Some useful questions to ask (and of course we’re always asking these same things when doing OS and compiler research) are: How are we supposed to think about a dynamically specializing OS kernel? What are the new abstractions, if any? Specialization could really benefit from some sort of first-class “code region over which these values are effectively constant” and then also “but the constant-ness is invalidated by this set of events.”

Why Now?

The literature on dynamic specialization of OS code is interesting: it looks like there was a flurry of interest inspired by Synthesis in the mid/late 90s. Many of these papers had Calton Pu, Massalin’s thesis supervisor, on the author list. Not a whole lot has happened in this area since then, as far as I know. The only paper I can think of about optimistic OS specialization is this one; it’s a nice paper, I recommend it.
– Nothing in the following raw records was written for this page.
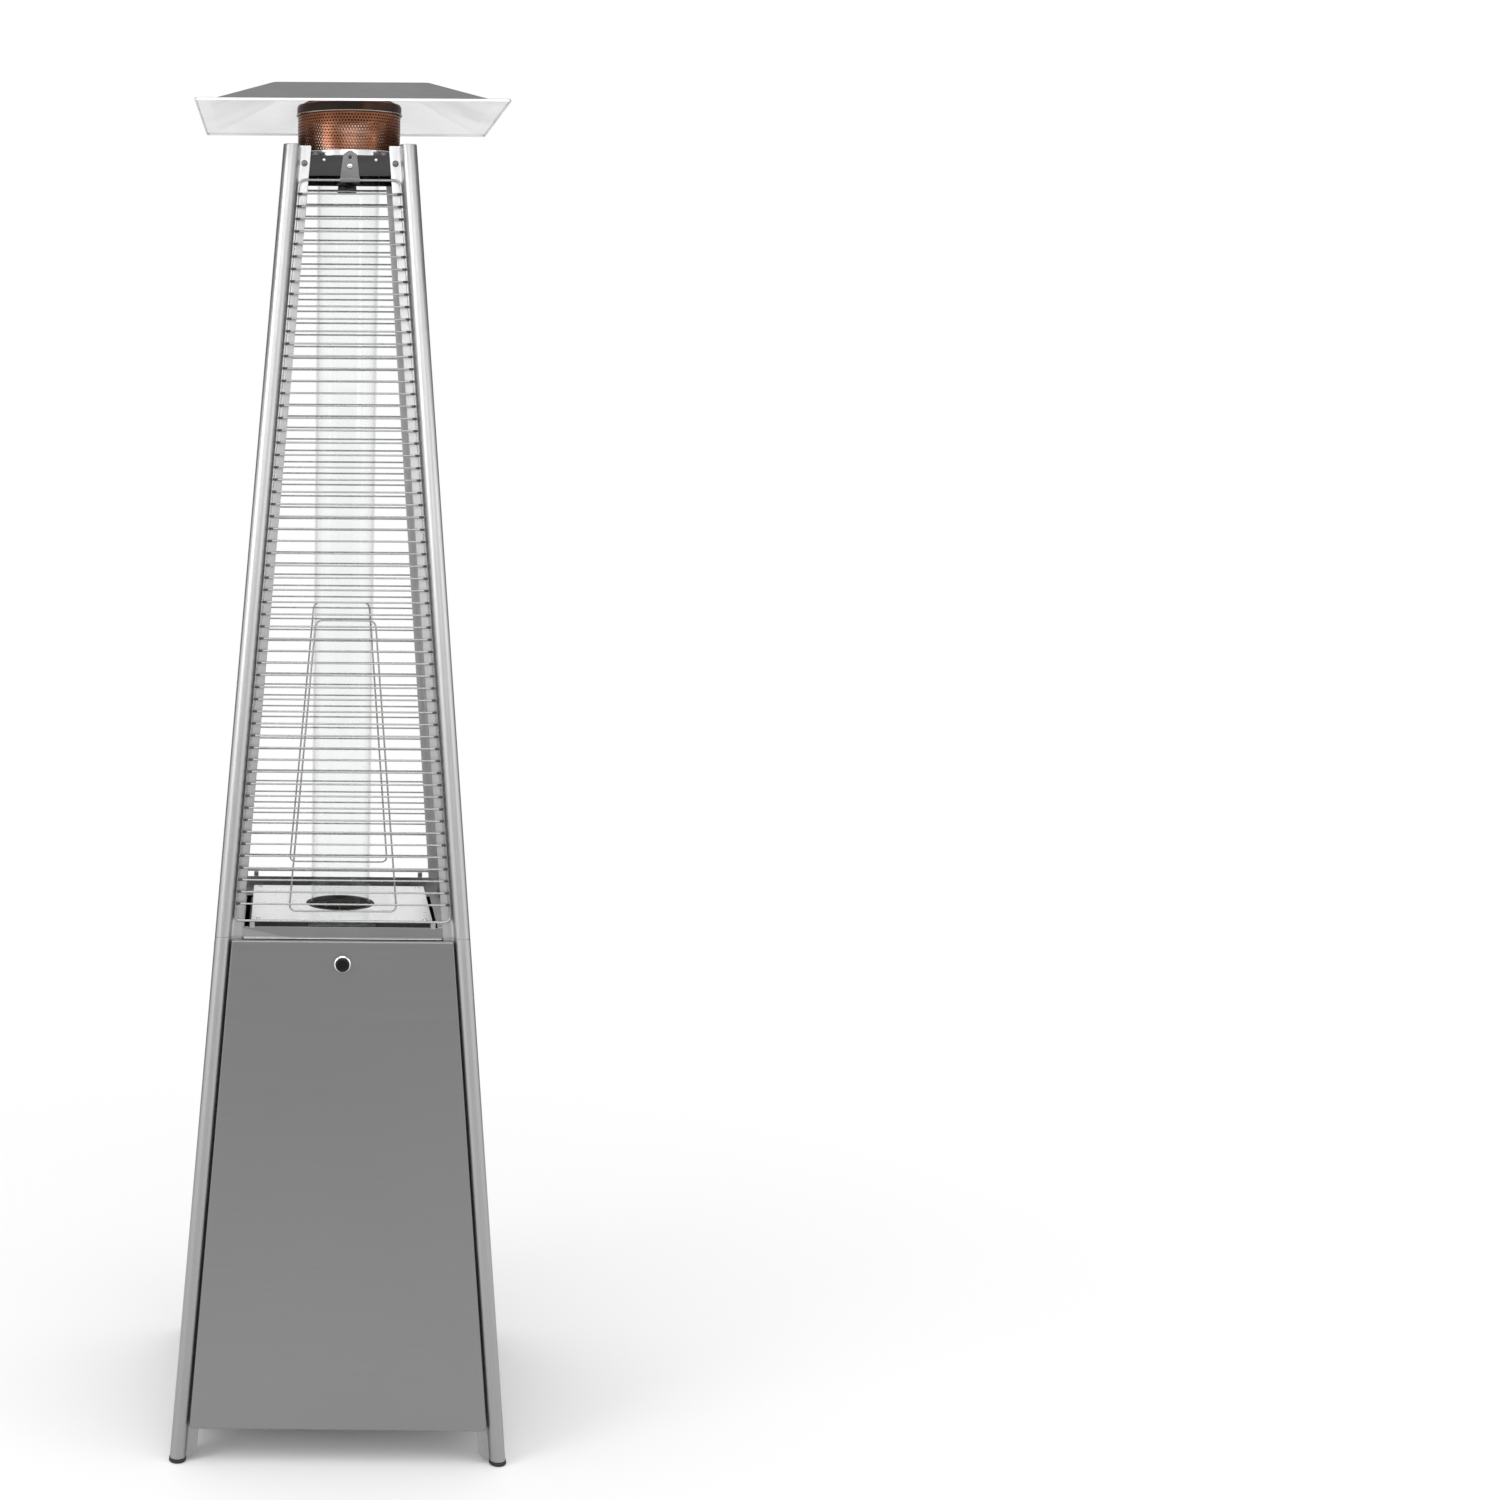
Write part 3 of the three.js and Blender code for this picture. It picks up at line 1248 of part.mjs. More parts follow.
piece('glass_tube', 'clear_glass', glassTube());
piece('lower_tube_seal', 'black_rubber', lowerSeal());
piece('upper_tube_ring', 'bright_steel', upperRing());
piece('head_plate', 'dark_plate', headPlate());
piece('screen_base_ring', 'bright_steel', screenRing());
piece('flame_screen', 'copper_screen', flameScreen());
piece('screen_hood', 'scorched_steel', screenHood());
piece('reflector', 'aluminium', reflector());
studAngles().forEach((angle, i) => {
  const nut = piece(`reflector_nut_${i + 1}`, 'bright_steel', reflectorNut());
  nut.position.set(-STUD_CIRCLE * Math.sin(angle), STUD_CIRCLE * Math.cos(angle), 0);
});

// The frame's origin lies under the middle of the whole outline, wheels included.
const frontReach = BASE_WIDTH / 2 + FOOT_LIP;
const rearReach = AXLE_Y + WHEEL_RADIUS;
heater.position.y = (frontReach - rearReach) / 2;

export default heater;
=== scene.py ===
"""Pyramid patio heater, dressed for the picture. Lengths are millimetres around the heater's axis."""

import math

import bmesh
import bpy
from mathutils import Matrix, Vector


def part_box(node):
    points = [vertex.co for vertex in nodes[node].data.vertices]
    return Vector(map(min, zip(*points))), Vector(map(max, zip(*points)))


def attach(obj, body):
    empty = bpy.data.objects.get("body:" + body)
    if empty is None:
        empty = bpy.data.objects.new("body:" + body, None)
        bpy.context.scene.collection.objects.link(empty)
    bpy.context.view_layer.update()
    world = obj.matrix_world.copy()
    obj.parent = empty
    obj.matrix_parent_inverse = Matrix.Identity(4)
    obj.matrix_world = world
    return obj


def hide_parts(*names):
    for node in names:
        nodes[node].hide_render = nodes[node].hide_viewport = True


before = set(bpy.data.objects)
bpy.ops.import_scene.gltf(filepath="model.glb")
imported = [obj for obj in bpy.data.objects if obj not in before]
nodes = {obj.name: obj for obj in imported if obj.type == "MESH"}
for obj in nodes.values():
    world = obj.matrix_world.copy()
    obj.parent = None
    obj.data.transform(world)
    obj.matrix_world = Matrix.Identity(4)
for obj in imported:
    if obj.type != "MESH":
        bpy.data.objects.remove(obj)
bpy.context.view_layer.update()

# Where the heater's axis stands
MM = 0.001
tube_low, tube_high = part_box("glass_tube")
AXIS = Vector(((tube_low.x + tube_high.x) / 2, (tube_low.y + tube_high.y) / 2, 0))

# Overall form
BASE_WIDTH = 569
TOP_WIDTH = 215
LEG_TOP = 2183
SEAM = 894
GAP = 0.3
LEAN = (BASE_WIDTH - TOP_WIDTH) / 2 / LEG_TOP
LEAN_ANGLE = math.atan(LEAN)

# Legs
LEG_RADIUS = 13.5
LEG_WALL = 1.5
LEG_EDGE = 0.7
LEG_CENTRE = BASE_WIDTH / 2 - LEG_RADIUS
LEG_INSIDE = BASE_WIDTH / 2 - 2 * LEG_RADIUS
PLUG_RADIUS = LEG_RADIUS - LEG_WALL - GAP
FIN_REACH = 45
FIN_SETBACK = 13
FIN_FACE = BASE_WIDTH / 2 - FIN_SETBACK
FIN_WALL = 1.2
FIN_EDGE = 0.25
FIN_ROOT = 0.8
FIN_LEAST = 0.4
FIN_CHAMFER = 10
FIN_TOP_CUT = 1.5
FIN_TOP_DROP = 2.5
FIN_BEND = 34.5
FIN_FALL = 3.2
FIN_LOW_BEND = (30, 50)
FIN_HIGH_BEND = (100, 75)
SEAM_REACH = 3.3
SEAM_CLIMB = 7.5
SEAM_SINK = 0.1
SEAM_ROOT = (1.2, 0.5)
SEAM_FOOT = 4
SEAM_BREAK = 1
SEAM_HEAD = 2
SPIGOT_REACH = 60
SPIGOT_WALL = 1.5
SPIGOT_EDGE = 0.6
FOOT_HEIGHT = 7
FOOT_RIM = LEG_RADIUS + 1
FOOT_PLUG = 18
EAR_SCREW_HEIGHT = 2152.5
EAR_SCREW_REACH = 73.6

# Door and panels
PANEL_BOTTOM = 60
PANEL_TOP = SEAM - 4.5
PANEL_SETBACK = 1.5
PANEL_EDGE = 28.5
PANEL_WALL = 1.2
PANEL_DEPTH = 11.2
PANEL_FOOT_CORNER = 10
PANEL_HEAD_CORNER = 2.2
PANEL_SCREW_INSET = 16
DOOR_DEPTH = 8.5
FOLD_RADIUS = 2.6
RIM_EDGE = 0.3
HINGE_X = 150
HINGE_Z = 63.5
HINGE_SETBACK = 6.5
LUG_START = 1.85
LUG_WALL = 2.5
LUG_BORE = 2.3
LUG_RADIUS = 3.4
LUG_FRONT = 2.2
LUG_CLIMB = 4
PIN_START = 1.25
LATCH_Z = PANEL_TOP - 38

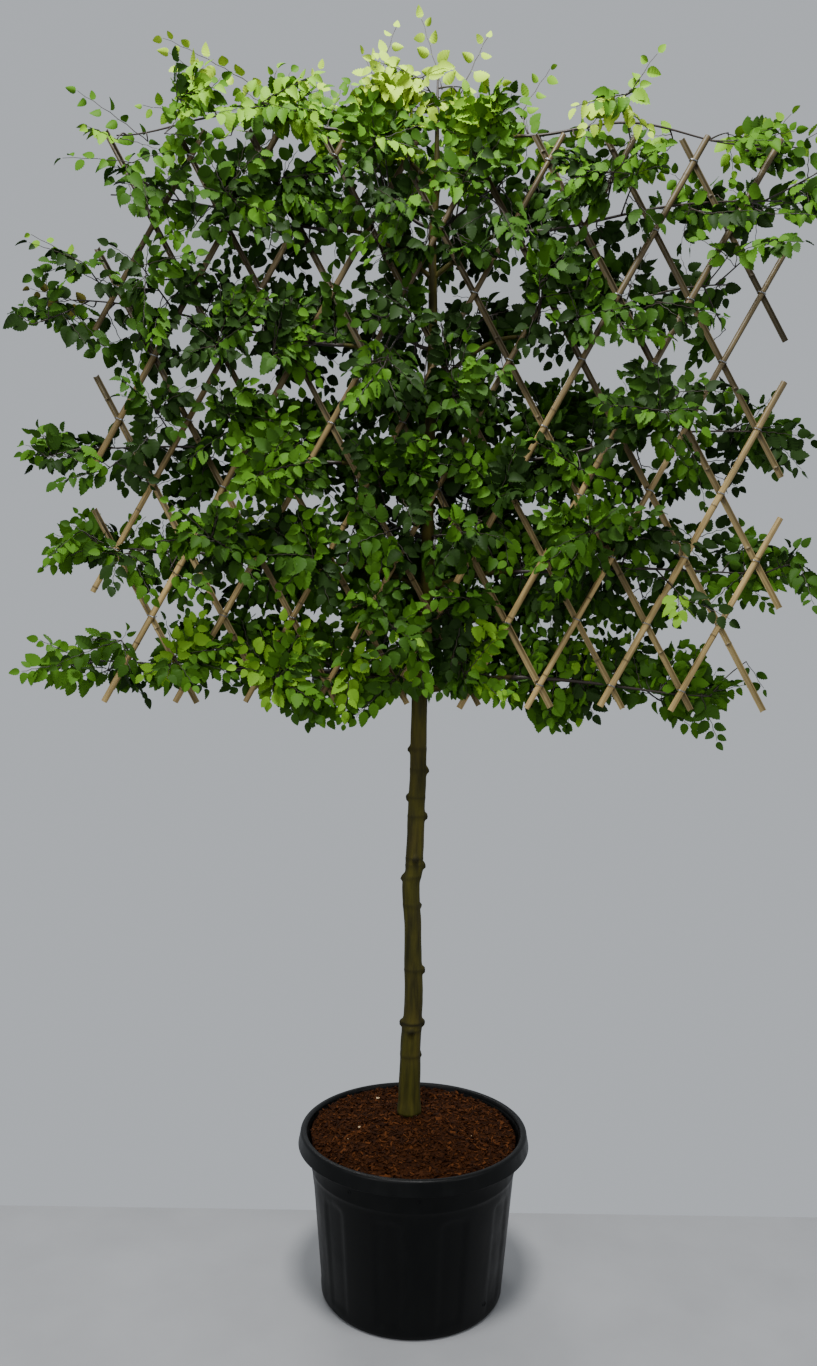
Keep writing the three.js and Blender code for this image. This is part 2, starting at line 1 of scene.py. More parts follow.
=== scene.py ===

Static OS specialization, on the other hand, is what unikernels are all about, so there’s been quite a bit of work done on this.

It seems like time to revive interest in dynamic OS specialization because:

  • Most of the processor speed wins lately are application specific; the cores that execute OS code are not getting noticeably faster each year, nor do they seem likely to. In fact, way back in 1989 John Ousterhout argued that increases in processor speed weren’t benefiting OS code as much as other kinds of code.
  • OSes have slowed down recently to mitigate side channel attacks. Maybe we can get some of that speed back using dynamic specialization.
  • OSes are way bloatier than they were in the 90s, increasing the potential benefits due to specialization.
  • Compiler technology is far ahead of where it was in the 90s, with off-the-shelf toolkits like LLVM providing high-quality solutions to many of the problems we’d run into while prototyping this work.

I’d like to thank Perry Metzger who suggested this piece and also provided feedback on a draft of it. Perry worked with Alexia back in the day and hopefully he’ll also write about this topic.

Finally, I don’t want to give the impression that I’m summarizing a research proposal or an in-progress project. This is the kind of thing I love to think about, is all.